A fabric traditionally worn back in the day with the kebaya and deemed rather formal, batik had slowly faded into the background as silks and satins were introduced.
Inspired by vintage photos of her Indonesian mother and the regal beauty of her formal batik wear, Noorul-Hudaa Abdul-Rahman decided to bring back the fabric and this time, infusing a more modern aesthetic to it.
With that, Batika, a one-stop online store for apparels made out of batik was founded in 2012.
The fashion label focuses on wearables made out of various batiks and does not limit itself to traditional wear only as it also offers modern apparels.
Drawing her sense of authentic tradition for batik from her Indonesian mother, who instilled herculean standards of great batik in her, Hudaa came across a photo of her wearing a kebaya top and batik skirt folded in front with pleats (Javanese call it Wiron).
It was this very discovery that sparked her love for batik and her search for unique batik prints and designs.
“How do I transform only the finest batik textiles into gorgeous wearables anchored in authenticity, mirroring our heritage for the world to see?” Hudaa said of the question she asked herself as she wondered how to juxtapose traditional art in this modern world of high-fashion.
In the end, it seems respectfully is how she did it, as she shares that Batika is an establishment that is concerned with only one thing, and that is the intricacies and quality of batik creation.

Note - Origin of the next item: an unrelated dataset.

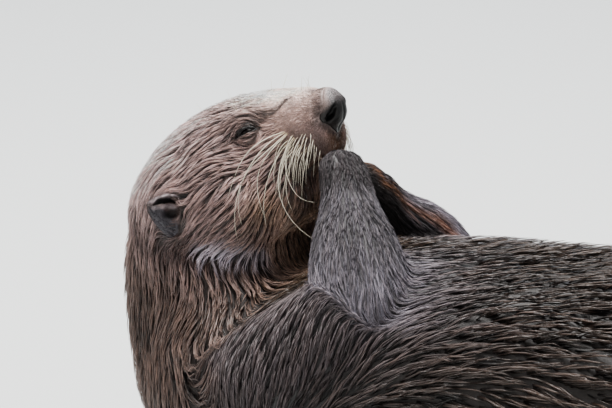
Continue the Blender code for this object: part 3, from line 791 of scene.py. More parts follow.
# the ears are hollowed under a thin outer rim, with a second rim below
normalInHead = skinNormals @ headAxes
carve = np.maximum(
    earPlan["cleftDeep"] * cleftReach * (1 - ease(cleftShare, 0.4, 1.2)),
    earPlan["bowlDeep"] * (1 - ease(bowlShare, 0.3, 1.1)),
)
rimRise = earPlan["rimProud"] * np.exp(-(np.minimum(*rimShares) ** 2))
earInward = np.stack([np.full(len(inHead), -0.5), -0.86 * sideNow, np.zeros(len(inHead))], axis=1)
inHead = inHead + earInward * (carve * isHead)[:, None] + normalInHead * (rimRise * isHead)[:, None]
folded = facePlan["mouthDeep"] * mouthLine + facePlan["creaseDeep"] * creaseDark
inHead = inHead - normalInHead * folded[:, None]
skinPlaces = fromHead(inHead)
skinPlaces[:, 2] = np.maximum(skinPlaces[:, 2], cadBounds[0][2] + 0.0004)
setPlaces(skin.data, skinPlaces)
writeVectors(skin.data, "markings", skinTints)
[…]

“I carefully select and procure the batik from all over Indonesia myself, hand-picking the motifs and working with different vendors to match the different colours and themes.”
Looking through the website, it is clear to see that Batika’s batiks are more bright, vibrant and suitable for a wide range of ages and cultures with a pencil cut long skirt with front pleating being the main piece.
“Batika’s specialty is the pleated skirt or kain kipas and it took me several attempts over the course of almost two years to figure out the right cut and sizing suitable for a majority of my customers. I believe I can safely say that Batika is well known for its kain kipas cutting,” said Hudaa.
Despite the design challenges faced, she says it was the demand for her designs that was the tough part.
“A lot of fashion nowadays are mass made. Batik, on the other hand, is produced in exclusive amounts. Educating the public that there are limited yards of each design of batik can result in frustration as my stock sells out really fast,” she explained.
Apart from the “kain kipas”, Batika also produces modern styled tops as well as hand-made Nyonya kebaya, there is even a custom tailoring option for customers to make whatever that want with the batik.
Hudaa herself intermingles the traditional with the modern through instilling an element of tradition in her daily wear, be it a traditional accessory or a modern batik top paired with jeans.
Looking forward, Hudaa says she is dreaming big things for Batika envisioning menswear, childrens wear and homewares in the next five years.
With the motto “Batik Semarak Kembali” (batik is making a comback), her ultimate vision is to open her own batik factory.